Hi Friends,I'm sad to say that Robert (my bone marrow recipient) died last night Jan.9th at 10:45pm. His wife and sons were with him. He contacted a respiratory disease known as Aspergillosis. This condition was unrelated to the transplant for CML back on April 11th, but his weakened immune system was unable to effectively combat it. Some of you BMT-Talk "old-timers" may remember me. I did my best to help him have a fighting chance. We exchanged many letters, via the blood center's editors, and we became like brothers. In fact he called me "Bubba" which he said means brother. His last words to me in my Dec.2nd letter were: "I wish good health and happiness and fellowship to you. Please stay in touch with me, I am sorry that I was late in getting back to you. However, I hope you understand. Again, we appreciate so much what you have done for me and my family. This is your blood brother "Bubba" signing off for now. Stay in touch! Thank you!"

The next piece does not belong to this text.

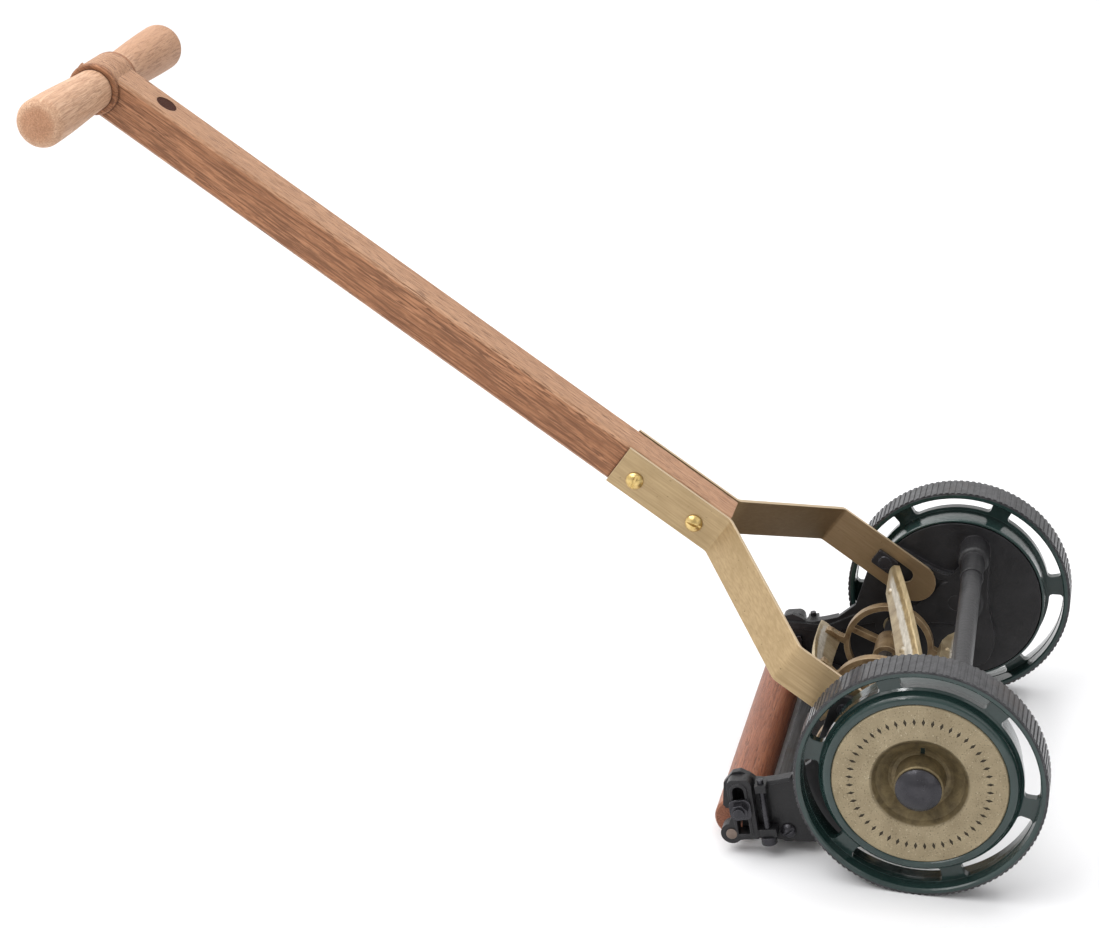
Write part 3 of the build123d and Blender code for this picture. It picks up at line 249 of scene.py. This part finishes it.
def black_iron(name, low, high):
    """Near-black japanned castings: soft cast texture, edges rubbed brighter."""
    g = Graph(name, coat=0.12, specular=0.28)
    where = g.place()
    cloud = g.noise(where, 90.0, 5.0)
    shade = g.ramp(cloud, (0.3, low), (0.75, high))
    worn = g.step(g.noise(where, 260.0, 6.0, 0.7), 0.64, 0.74)
    shade = g.mix(g.times(worn, 0.4), shade, (0.05, 0.046, 0.045))
    rubbed = g.times(g.edges(0.0007), g.step(g.noise(where, 200.0, 5.0), 0.40, 0.62))
    g.colour(g.mix(g.times(rubbed, 0.5), shade, (0.10, 0.098, 0.105)))
    g.rough(g.blend(cloud, 0.32, 0.54))
    g.bump(g.noise(where, 620.0, 5.0, 0.6), 0.00028, 0.9, rounded=0.0009)
    return g.material


def steel(name, low, high, smooth, coarse):
    """Oiled or blued steel, cloudy, with bright rubbed edges."""
    g = Graph(name, metallic=0.6)
    where = g.place()
    cloud = g.noise(where, 130.0, 5.0)
    shade = g.ramp(cloud, (0.3, low), (0.75, high))
    g.colour(g.mix(g.times(g.edges(0.0004), 0.35), shade, (0.22, 0.22, 0.24)))
    g.rough(g.blend(cloud, smooth, coarse))
    g.bump(g.noise(where, 900.0, 4.0), 0.00014, 0.7, rounded=0.0004)
    return g.material


def bright_steel():
    """Plain ground steel, dulled by handling."""
    g = Graph("bright_steel", metallic=0.9)
    lines = g.place(scale=(1.0, 0.04, 1.0))
    streak = g.noise(lines, 1500.0, 4.0)
    cloud = g.noise(g.place(), 90.0, 5.0)
    bright = g.ramp(streak, (0.3, (0.075, 0.074, 0.078)), (0.7, (0.145, 0.142, 0.148)))
    g.colour(g.mix(g.times(g.step(cloud, 0.5, 0.72), 0.5), bright, (0.08, 0.06, 0.048)))
    g.rough(g.blend(streak, 0.26, 0.44))
    g.bump(streak, 0.00006, 0.5, rounded=0.0003)
    return g.material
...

Diana Hinnrichs was kind enough to donate webspace for my donation story at:(*1) I received hundreds of nice responses from all over the world. I just hope I've been able to help others as a result of my experience. It was a strange, yet wonderful situation to be in. When us donors get into this whole process of donation, we prepare ourselves to carry this emotional baggage of being part of a life or death struggle for someone we don't even know. I guess one is never fully prepared for it, though. I'd still do it again.